The range of talent onstage spans the gamut from good to very good. The cast is largely students (from elementary to college age) making their stage debut with the company. There are some excellent voices, particularly Adrien Zilder (who is also a fine actor) as Eve and Nzinga Imani, who shakes the rafters in "Ain’t It Good?" as Mama Noah. In terms of vocal matching, the duet to "In Whatever Time We Have," as sung by Lucy Monge as Yonah and Samuel Nathan Lackey as Japheth, is the highlight. Robert Wayne brings a great voice and stage presence to his role as Father (God).

Sound design is generally good, but the powerful voice of Josua V. G. Montague overwhelms the sound system when, as Cain, he sings "Lost in the Wilderness." The full cast sounds good when massed, but there are a few sections in which pitchiness is heard when a partial chorus sings.

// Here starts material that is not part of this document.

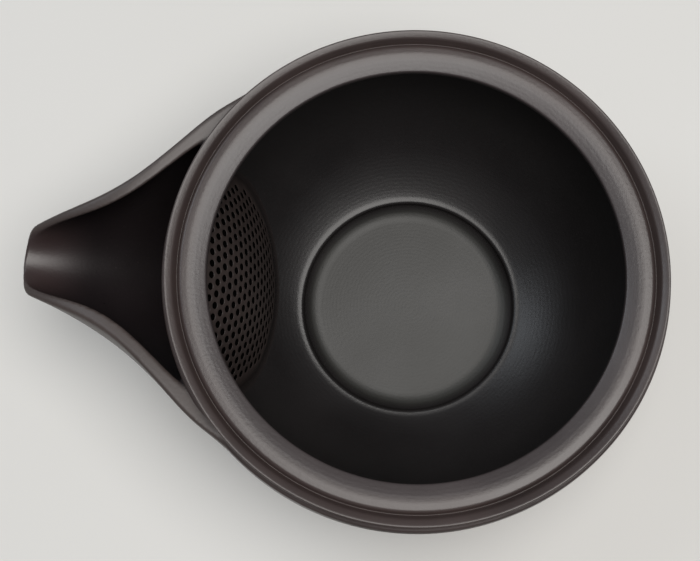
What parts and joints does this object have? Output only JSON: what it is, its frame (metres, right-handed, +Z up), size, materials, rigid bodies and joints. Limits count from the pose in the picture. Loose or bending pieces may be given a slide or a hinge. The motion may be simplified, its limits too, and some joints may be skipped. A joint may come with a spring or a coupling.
{
  "type": "hohin teapot",
  "caption": "Handleless side-pour teapot of dark unglazed clay: bowl with lid gallery, open spout, domed clay strainer, lift-off lid beside it.",
  "frame": {"origin": "centre of the pot's foot, on the table", "axes": "+Z up along the bowl's axis, -X along the spout, +Y to the far side; the lid lies on the -Y side"},
  "size_m": [0.1228, 0.1899, 0.0467],
  "materials": {
    "body_clay": "unglazed, wiped smooth, low sheen",
    "spout_clay": "unglazed, wiped smooth, low sheen",
    "strainer_clay": "unglazed, wiped smooth, low sheen",
    "lid_clay": "unglazed, wiped smooth, low sheen",
    "knob_clay": "unglazed, wiped smooth, low sheen"
  },
  "bodies": {
    "pot": {"pot_body": "body_clay", "spout": "spout_clay", "strainer": "strainer_clay"},
    "lid": {"lid": "lid_clay", "lid_knob": "knob_clay"}
  },
  "joints": [
    {"name": "lid_lift", "type": "slide", "parent": "pot", "child": "lid", "axis": [0, 0, 1], "range_m": [0, 0.06]}
  ]
}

Mike Post’s lighting design adds variety to the proceedings, but I was surprised that the final scene did not contain a rainbow effect. Act two concerns Noah, and here God’s sign of a rainbow is restricted to a small rainbow banner floating behind a puppet dove. Director Sally J. Robertson could certainly have asked for a rainbow; she got stars and clouds in other parts of the show.

Nancye Quarles Hilley’s costumes also add variety. Noah and Mama Noah are dressed in African garb, the Father (God) in a tailored suit, while other principals get vaguely Biblical costumes. The ensemble portray the Tree of Knowledge, animals, and people, so their costumes are fairly basic. Still, all in all, it’s a good-looking production.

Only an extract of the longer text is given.